L’université, obéissant à l’effort de démocratisation, de modernisation, d’intégration de tous ceux qui ont été si longtemps écartés de la formation, se trouve, dans cette course un peu folle à la transformation incessante, souterrainement traversée de courants contradictoires qui peuvent, si l’on n’y prend garde, la dénaturer. Foyer d’un repli propice à la réflexion, elle se voit soumise aux techniques de gestion, de management, d’ouverture sur l’entreprise et le marché du travail ; lieu possible de la création individuelle, elle est noyautée par l’esprit de collectivisation qui uniformise les pratiques et tue la temporalité longue nécessaire à l’éclosion des pensées. L’université s’est ouverte comme jamais sur la réalité extérieure: il ne faudrait pas qu’elle en étouffe.
En France, étudiants, enseignants-chercheurs, dirigeants et agents administratifs sont abreuvés de termes éblouissants: l’excellence, la recherche, la scientificité, la professionnalisation… Les universitaires sont pris au filet d’un discours qui n’engage plus que la dimension collective qui les enserre. On ne pense plus seul, on n’écrit plus seul, on ne cherche plus tout à fait librement…Pour mériter la note qui sanctionne la survie d’une équipe, et toutes les modalités de quantification qui préparent le jugement des experts, on construit en amont l’architecture qui doit conduire au résultat escompté: label hautement repérable des laboratoires de recherche, qui fixent depuis le sommet de la pyramide les directives qui concernent les unités inférieures, recrutement adapté, collègues soumis à une thématique commune, rétrécissement du spectre d’analyse, présence surnuméraire de représentants d’un même courant disciplinaire venant menacer l’équilibre d’une formation pédagogique, contorsion des projets individuels pour entrer dans l’identité sans laquelle un chercheur n’a plus droit de cité.
L’insoumission, le soupçon quant à l’inanité de ce courant impérieux, sont rapidement domptés : le chercheur récalcitrant a perdu le sens du réel, est doté d’une forme de sensiblerie qui le met sur la touche. La situation des sciences humaines est la plus précaire; on ignore les expériences singulières qui les sous-tendent, et dont la plus fondamentale, déjà affirmée par Aristote, penseur de la diversité des savoirs et des méthodes, tient précisément à l’irréductibilité des différences des matériaux étudiés, des chercheurs qui les étudient et dont l’enseignement s’enrichit de cette spécificité. Seule la collectivité fait force en ce moment, et un système de complaisance réciproque encourage les uns et les autres à tout approuver. «Des individus de plus en plus nombreux, du fait de leur indolence apathique, auront pour seule aspiration de n’être rien – de façon à devenir le public tout entier», écrit Kierkegaard, cité par Lindsay Waters dans L’Eclipse du savoir. Le directeur des Presses Universitaires de Harvard y dénonce les dangers du système américain. Hannah Arendt parlerait de normalisation des individus…

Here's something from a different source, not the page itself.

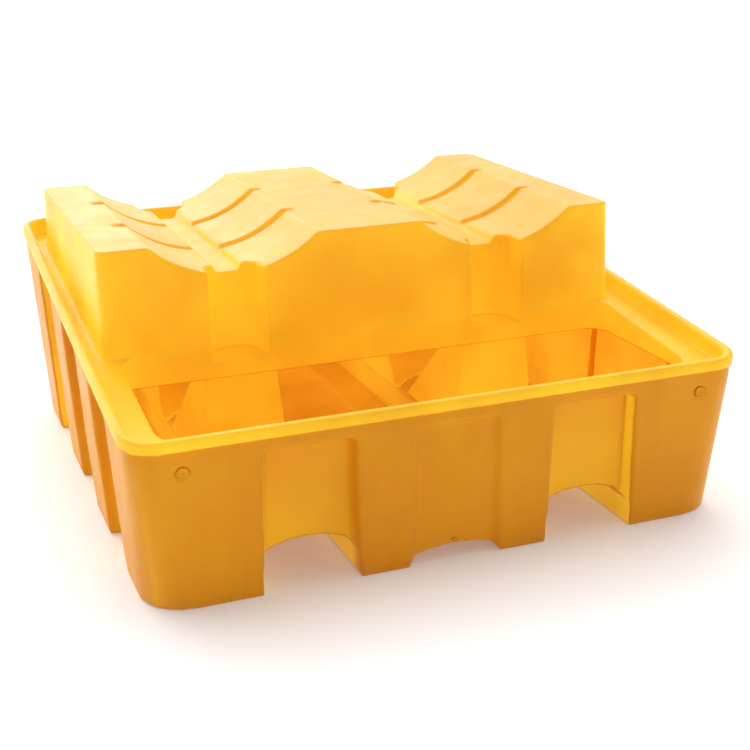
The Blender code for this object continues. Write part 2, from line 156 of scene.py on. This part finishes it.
class Graph:
    """The node graph of one material or of the room."""

    def __init__(self, owner: bpy.types.Material | bpy.types.World) -> None:
        """Empties the owner's graph.

        Args:
            owner: The material or world.
        """
        self.owner = owner
        owner.use_nodes = True
        self.tree = owner.node_tree
        self.tree.nodes.clear()

    def node(self, kind: str, settings: dict[str, Any], values: dict[Any, Any]) -> bpy.types.Node:
        """Adds any node.

        Args:
            kind: The node's type.
            settings: Its settings, which are set first.
            values: Its sockets' values or links, by name or number.

        Returns:
            The node.
        """
        node = self.tree.nodes.new(kind)
        for key, value in settings.items():
            setattr(node, key, value)
        for key, value in values.items():
            if isinstance(value, Number):
                self.tree.links.new(value.socket, node.inputs[key])
            elif isinstance(value, bpy.types.NodeSocket):
                self.tree.links.new(value, node.inputs[key])
            else:
                node.inputs[key].default_value = value
        return node

    def place(self, scale: tuple[float, float, float] = (1, 1, 1)) -> bpy.types.NodeSocket:
        """Object coordinates, stretched.

        Args:
            scale: How the pattern is squeezed along each axis.

        Returns:
            The vector socket.
        """
        coordinates = self.node("ShaderNodeTexCoord", {}, {})
        values = {"Vector": coordinates.outputs["Object"], "Scale": scale}
        return self.node("ShaderNodeMapping", {}, values).outputs["Vector"]

    def noise(self, where: bpy.types.NodeSocket, scale: float, detail: float = 2.0) -> Number:
        """A cloud pattern between 0 and 1.

        Args:
            where: The vector socket.
            scale: Clouds in a metre.
            detail: How many finer layers there are.

        Returns:
            The wrapped pattern.
        """
        values = {"Vector": where, "Scale": scale, "Detail": detail, "Roughness": 0.55}
        node = self.node("ShaderNodeTexNoise", {}, values)
        return Number(self, node.outputs["Fac"])

    def height(self) -> Number:
        """Height above the ground, in metres."""
        split = self.node("ShaderNodeSeparateXYZ", {}, {"Vector": self.place()})
        return Number(self, split.outputs["Z"])

    def facing(self) -> Number:
        """How far the surface faces up, from -1 to 1."""
        coordinates = self.node("ShaderNodeTexCoord", {}, {})
        split = self.node("ShaderNodeSeparateXYZ", {}, {"Vector": coordinates.outputs["Normal"]})
        return Number(self, split.outputs["Z"])

    def insideness(self, half_width: float, half_depth: float) -> Number:
        """How much a point is inside an upright box or on a wall that faces its middle, 0 to 1.

        Args:
            half_width: Half of the box along X.
            half_depth: Half of the box along Y.

        Returns:
            The wrapped share.
        """
        coordinates = self.node("ShaderNodeTexCoord", {}, {})
        outward = self.node(
            "ShaderNodeVectorMath",
            {"operation": "DOT_PRODUCT"},
            {0: coordinates.outputs["Normal"], 1: coordinates.outputs["Object"]},
        )
        inner_face = Number(self, outward.outputs["Value"]).ramp(-0.20, -0.05, 1.0, 0.0)
        split = self.node("ShaderNodeSeparateXYZ", {}, {"Vector": self.place()})
        across = Number(self, split.outputs["X"]).size() * (1 / half_width)
        along = Number(self, split.outputs["Y"]).size() * (1 / half_depth)
        within = 1 - across.at_least(along).ramp(0.90, 0.985)
        return within.at_least(inner_face)

    def mix(self, share: Number, first: Any, second: Any, clamp: bool = True) -> bpy.types.NodeSocket:
        """A blend of two colours.

        Args:
            share: How much of the second colour there is.
            first: A colour or a colour socket.
            second: A colour or a colour socket.
            clamp: Whether the share stops at 1.

        Returns:
            The colour socket.
        """
        values = {0: share, 6: first, 7: second}
        settings = {"data_type": "RGBA", "clamp_factor": clamp}
        node = self.node("ShaderNodeMix", settings, values)
        return node.outputs[2]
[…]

Dans ce contexte, les sciences humaines sont tentées de travestir leur propre statut en essayant de singer la scientificité des sciences prises pour références. A tel point que les historiens de la philosophie, par exemple, sont relégués dans une sorte de honte intérieure; l’étudiant se sent pris dans les horizons de recherche trop pointus des enseignants, alors qu’il doit encore acquérir les bases de sa discipline. Plaquer ainsi les thématiques de recherche sur la formation, c’est dévaloriser l’enseignement et désorienter les étudiants. La formation est progressivement minorée, la recherche devenant le vocable ultime, alors que chez les grands chercheurs, grands philosophes ou historiens, l’enseignement demeurait essentiel. Avec cet éclairage si cru projeté sur l’excellence de la recherche, la primauté de l’échange entre un maître et un disciple, autrement dit un enseignant et un étudiant, est oubliée. De même que l’on compromet, en homogénéisant les pratiques du savoir, la réalité d’un dialogue entre les scientifiques et les représentants des sciences «simplement» humaines.